Um mês depois, curiosamente num dia 13 de junho, a Comissão de Estatística, Minas e Terras Devolutas, “tendo examinado devidamente o projeto de lei nº 48/1902, atendendo que o dito distrito de paz não tem presentemente as condições exigidas pela lei para que possa ser elevado a município”, concluiu, através de parecer, pela rejeição do projeto pela Câmara dos Deputados.
O que ocorreu na sessão do dia 15, uma quarta-feira, representada pelo despacho do dia seguinte, em que o Diretor da Secretaria da Câmara dos Deputados de São Paulo manda arquivar o projeto.

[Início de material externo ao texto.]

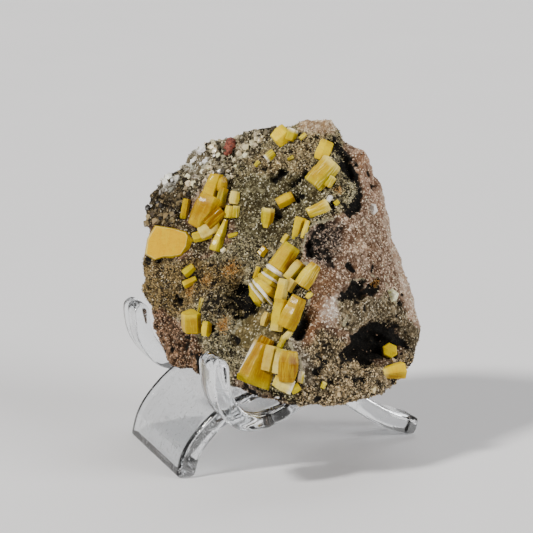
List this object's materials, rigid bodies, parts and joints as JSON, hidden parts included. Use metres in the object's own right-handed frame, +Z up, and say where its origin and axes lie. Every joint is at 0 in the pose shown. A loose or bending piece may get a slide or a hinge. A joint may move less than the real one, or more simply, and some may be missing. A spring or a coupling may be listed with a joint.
{
  "type": "golden hexagonal crystal specimen on matrix with display stand",
  "caption": "Vuggy brown rock with a grey-green druse and stubby golden six-sided crystals, resting in the two hooks of a clear one-piece easel stand.",
  "frame": {"origin": "on the table, at the middle of the whole object's box", "axes": "+Z up; -Y the way the stand's two hooks point; X across the stand, with the druse and crystals on the +X side of the rock"},
  "size_m": [0.0538, 0.05, 0.0581],
  "materials": {
    "matrix": "rough granular rock with a fine sparkling druse",
    "golden_crystal": "glassy to resinous, translucent, faintly striated",
    "pale_crystal": "glassy, pale, translucent, striated along the axis",
    "quartz": "milky, glossy",
    "iron_nodule": "dull, earthy red-brown",
    "clear_acrylic": "clear, polished edges, lightly scratched faces"
  },
  "bodies": {
    "root": {"far_left_plate": "golden_crystal", "left_cluster": "golden_crystal", "left_strip": "golden_crystal", "left_spike": "golden_crystal", "left_pale_prism": "pale_crystal", "left_pale_pair": "pale_crystal", "left_lens": "golden_crystal", "left_bead": "pale_crystal", "top_block": "golden_crystal", "top_sliver": "pale_crystal", "upper_small_box": "pale_crystal", "upper_bead": "pale_crystal", "upper_pale_bead": "pale_crystal", "upper_barrel": "pale_crystal", "upper_block": "golden_crystal", "middle_box": "golden_crystal", "middle_taper": "golden_crystal", "striated_chunk": "pale_crystal", "tiny_yellow_bead": "golden_crystal", "long_blade": "golden_crystal", "short_blade": "pale_crystal", "pale_stub": "pale_crystal", "middle_barrel": "golden_crystal", "central_stack": "golden_crystal", "central_corner": "golden_crystal", "central_twins": "golden_crystal", "ridge_barrel": "pale_crystal", "central_companion": "pale_crystal", "ridge_crumb": "pale_crystal", "lower_cluster": "golden_crystal", "lower_thin_prism": "pale_crystal", "lower_pale_box": "pale_crystal", "lower_white_prism": "pale_crystal", "lower_bead": "pale_crystal", "left_upper_prism": "golden_crystal", "left_lower_prism": "golden_crystal", "left_box": "golden_crystal", "left_round": "golden_crystal", "green_sliver": "pale_crystal", "vug_upper_crystal": "golden_crystal", "vug_lower_crystal": "golden_crystal", "quartz_knob": "quartz", "quartz_chip_upper": "quartz", "quartz_chip_lower": "quartz", "red_nodule": "iron_nodule", "matrix_rock": "matrix", "display_stand": "clear_acrylic"}
  },
  "joints": []
}
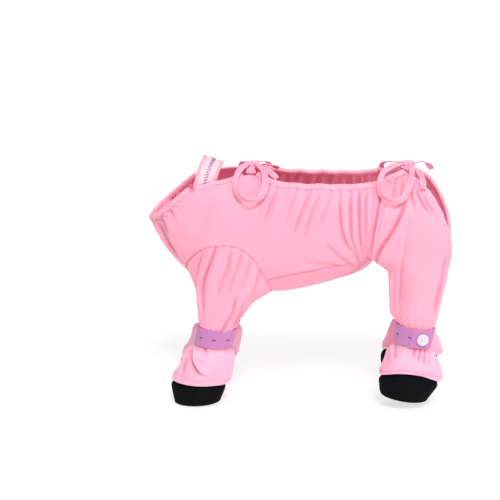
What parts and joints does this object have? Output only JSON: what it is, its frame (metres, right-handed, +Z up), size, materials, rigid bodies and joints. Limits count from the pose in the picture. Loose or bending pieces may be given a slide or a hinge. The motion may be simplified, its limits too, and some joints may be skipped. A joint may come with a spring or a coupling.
{
  "type": "dog leg cover",
  "caption": "Stretch cloth cover for a dog's body and legs, with elastic ankle cuffs, rubber boots, a neck strap and bow ties on the back.",
  "frame": {"origin": "on the symmetry plane at the line of the wearer's back, midway along the cover", "axes": "+X towards the tail, -Y towards the wearer's left, +Z up"},
  "size_m": [0.3618, 0.1518, 0.2898],
  "materials": {
    "jersey": "smooth stretch jersey",
    "casing": "gathered jersey",
    "tie": "flat jersey tie",
    "neck_elastic": "woven elastic",
    "cuff_elastic": "twill buttonhole elastic",
    "button": "pearl",
    "boot_rubber": "matt"
  },
  "bodies": {
    "root": {"body_cover": "jersey", "front_sleeve_left": "jersey", "front_sleeve_right": "jersey", "hind_sleeve_left": "jersey", "hind_sleeve_right": "jersey", "neckline_casing": "casing", "belly_casing": "casing", "back_casing_left": "casing", "back_casing_right": "casing", "hind_edge_casing_left": "casing", "hind_edge_casing_right": "casing", "shoulder_band_left": "casing", "shoulder_band_right": "casing", "neck_strap": "neck_elastic", "front_cuff_left": "cuff_elastic", "front_cuff_right": "cuff_elastic", "hind_cuff_left": "cuff_elastic", "hind_cuff_right": "cuff_elastic", "front_button_left": "button", "front_button_right": "button", "hind_button_left": "button", "hind_button_right": "button", "front_boot_left": "boot_rubber", "front_boot_right": "boot_rubber", "hind_boot_left": "boot_rubber", "hind_boot_right": "boot_rubber", "front_knot": "tie", "front_tie_strap_left": "tie", "front_tie_strap_right": "tie", "front_loop_left": "tie", "front_loop_right": "tie", "front_tail_left": "tie", "front_tail_right": "tie", "rear_knot": "tie", "rear_tie_strap_left": "tie", "rear_tie_strap_right": "tie", "rear_loop_left": "tie", "rear_loop_right": "tie", "rear_tail_left": "tie", "rear_tail_right": "tie"}
  },
  "joints": []
}
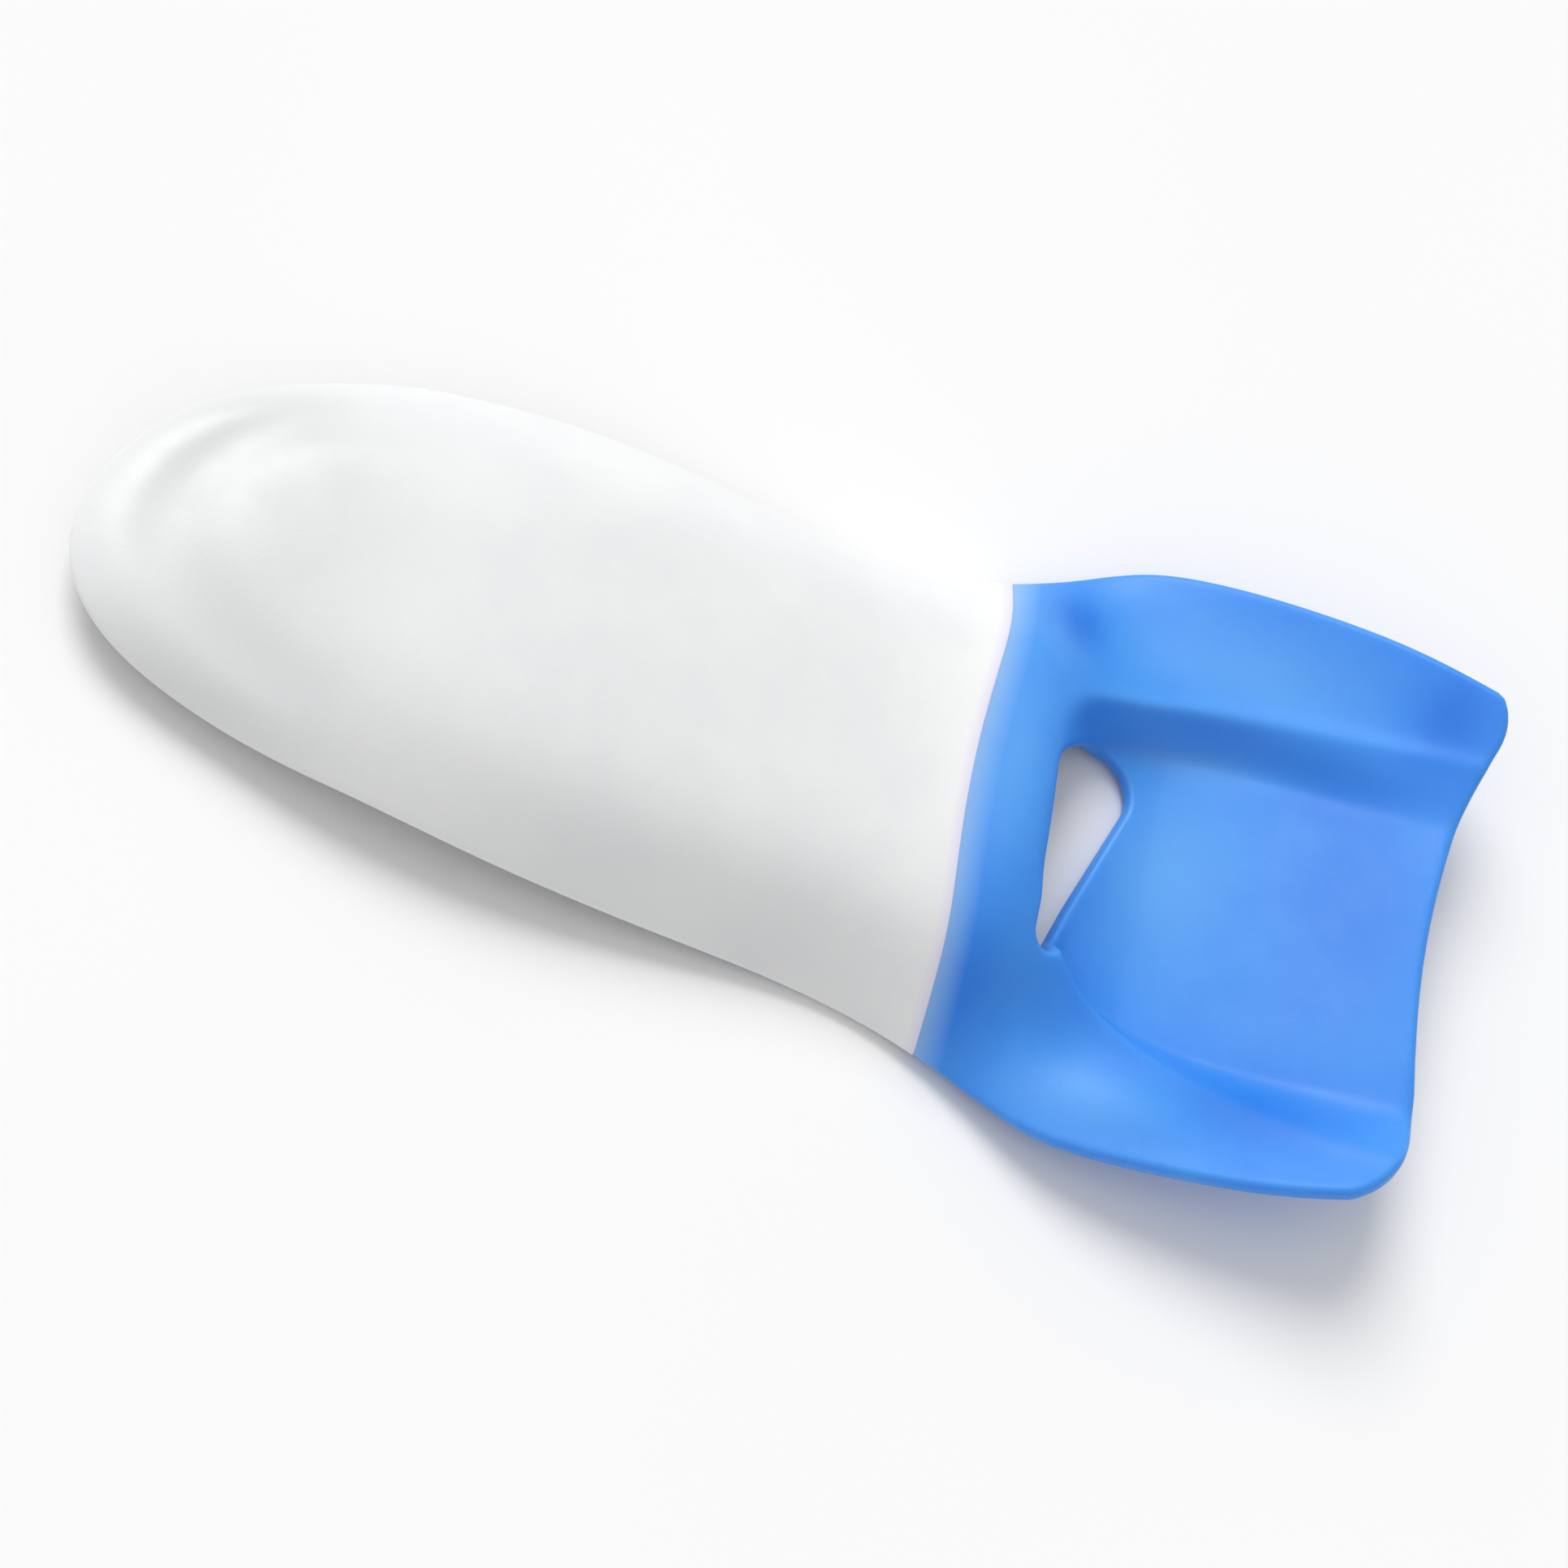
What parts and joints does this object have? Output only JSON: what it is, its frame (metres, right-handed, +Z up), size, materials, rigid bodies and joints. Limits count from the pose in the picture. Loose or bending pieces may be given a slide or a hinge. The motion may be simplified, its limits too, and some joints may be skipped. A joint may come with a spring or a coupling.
{
  "type": "sock aid",
  "caption": "Rounded arched tongue for gathering a sock, fixed to a moulded handle with a finger recess, slot and two wings.",
  "frame": {"origin": "on the surface that the aid lies on, under the middle of its bounding box", "axes": "+X along the aid, from the toe of the tongue to the end of the handle; +Z up, away from the surface, with the hollow side down; +Y across, towards the wide end of the finger slot"},
  "size_m": [0.3164, 0.1404, 0.0319],
  "materials": {
    "tongue_plastic": "satin white moulded plastic, faintly mottled",
    "handle_plastic": "soft-gloss blue moulded plastic"
  },
  "bodies": {
    "root": {"tongue": "tongue_plastic", "handle": "handle_plastic"}
  },
  "joints": []
}
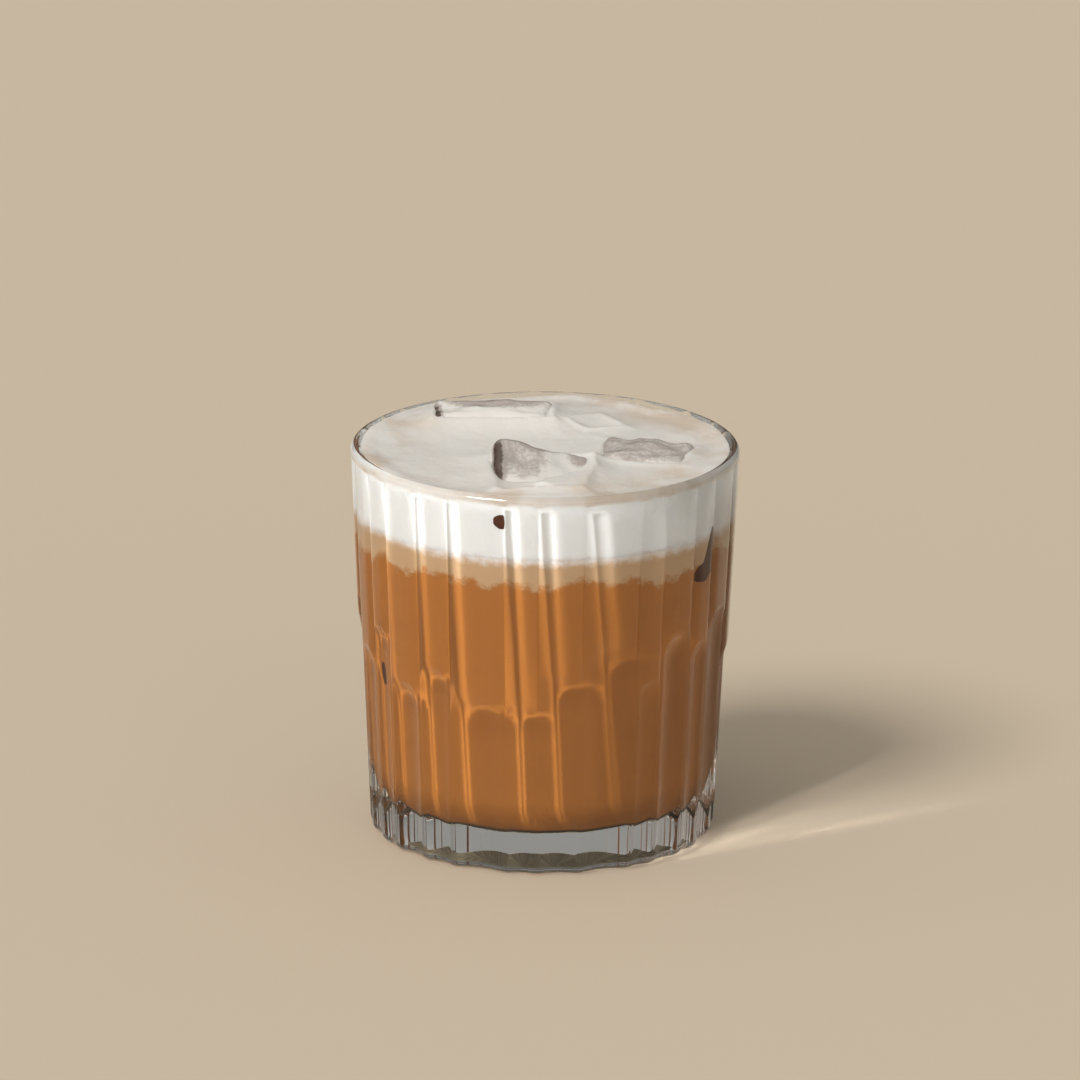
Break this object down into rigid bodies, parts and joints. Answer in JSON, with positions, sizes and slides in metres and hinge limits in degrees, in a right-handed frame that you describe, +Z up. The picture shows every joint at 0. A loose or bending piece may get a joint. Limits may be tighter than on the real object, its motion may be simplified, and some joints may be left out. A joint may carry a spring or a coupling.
{
  "type": "glass of iced coffee",
  "caption": "Pressed tumbler with upright panels over arched flutes, filled to the rim with layered iced coffee, milk foam and ice.",
  "frame": {"origin": "centre of the foot, on the surface that the glass stands on", "axes": "+Z up along the axis of the tumbler, the pictured side faces -Y, +X to the viewer's right"},
  "size_m": [0.084, 0.084, 0.0898],
  "materials": {
    "glass": "clear pressed glass, fire polished, faintly green in the thick base",
    "coffee": "opaque milky coffee, orange brown",
    "blended_layer": "opaque beige mix of milk and coffee",
    "milk_foam": "fine wet milk foam, white with beige tints",
    "ice": "wet melting ice under a thin film of milk"
  },
  "bodies": {
    "root": {"glass": "glass", "coffee": "coffee", "blended_layer": "blended_layer", "milk_foam": "milk_foam", "ice_back": "ice", "ice_front": "ice", "ice_right": "ice", "ice_middle": "ice"}
  },
  "joints": []
}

Agindo em sintonia com as autoridades de Limeira, o deputado Joaquim Augusto de Barros Penteado apresenta, em 1º de agosto, o projeto de lei nº 42, em que se definem as divisas do distrito de paz de Cordeiro: “começam no ponto de encontro das fazendas Santa Gertrudes, Morro Azul, do finado dr. Francisco Rodrigues Jordão, e Ibicaba, de Levy & Irmão, e daí seguem pelas divisas desta com as fazendas Morro Azul, Quilombo, do dr. Ezequiel de Paula Ramos, Pedreira, de d. Balbina Amélia de Toledo, Quilombo, de Manoel Ferraz de Camargo e José da Rocha Ferraz, Santo Antonio, de Antonio Nunes dos Santos Monteiro, até a fazenda Santa Olympia (Saltinho), do mesmo Antonio Nunes dos Santos Monteiro, seguem pelas divisas desta com a fazenda São Francisco, Itaporanga, do finado capitão Manuel de Toledo Barros, Perobas, do finado capitão Sebastião de Barros Silva e outros, até o núcleo Cascalho; seguem pelas divisas deste com as fazendas Perobas, Santa Thereza, do dr. João do Nascimento Machado Portella, Bosque de Bolonha, de Vianna & Irmãos, até o município de Araras; seguem finalmente pelas divisas do município de Limeira com as de Araras e Rio Claro, até encontrar o ponto de partida”.
Um projeto sem polêmica, e sem manifestação popular, por menor que seja, teve sua tramitação bastante acelerada. Em primeira discussão, foi aprovado no dia 6, em segunda no dia 8 e em terceira no dia 10. No âmbito da Câmara dos Deputados, o projeto foi arquivado neste dia, remetendo-se ao Senado Estadual no mesmo dia 10.
Através do ofício nº 212, da Secretaria da Câmara dos Deputados do Estado de São Paulo, foi remetido o projeto de lei à Câmara Alta, “para que se digne sujeita-lo a discussão e votação”. O primeiro despacho, do dia seguinte, foi encaminhá-lo à Comissão de Estatística. O parecer, emitido pela comissão corretamente denominada de “Comissão de Indústria, Comércio, Obras Públicas e Estatística”, de 13 de agosto, concluiu que “seja o mesmo sujeito à discussão e aprovado pelo Senado”.
Assim foi feito. Em 13 de agosto, foi aprovado em primeira discussão, “dispensando-se a impressão e o interstício”, para acelerar sua tramitação. No dia 16, foi aprovado em segunda discussão, dispensando-se novamente o interstício. No dia seguinte, foi enviado ao Presidente do Estado para que decidisse sobre sua promulgação ou veto. O que foi feito no dia seguinte, com sua transformação na Lei Estadual nº 934, de 18 de agosto de 1904.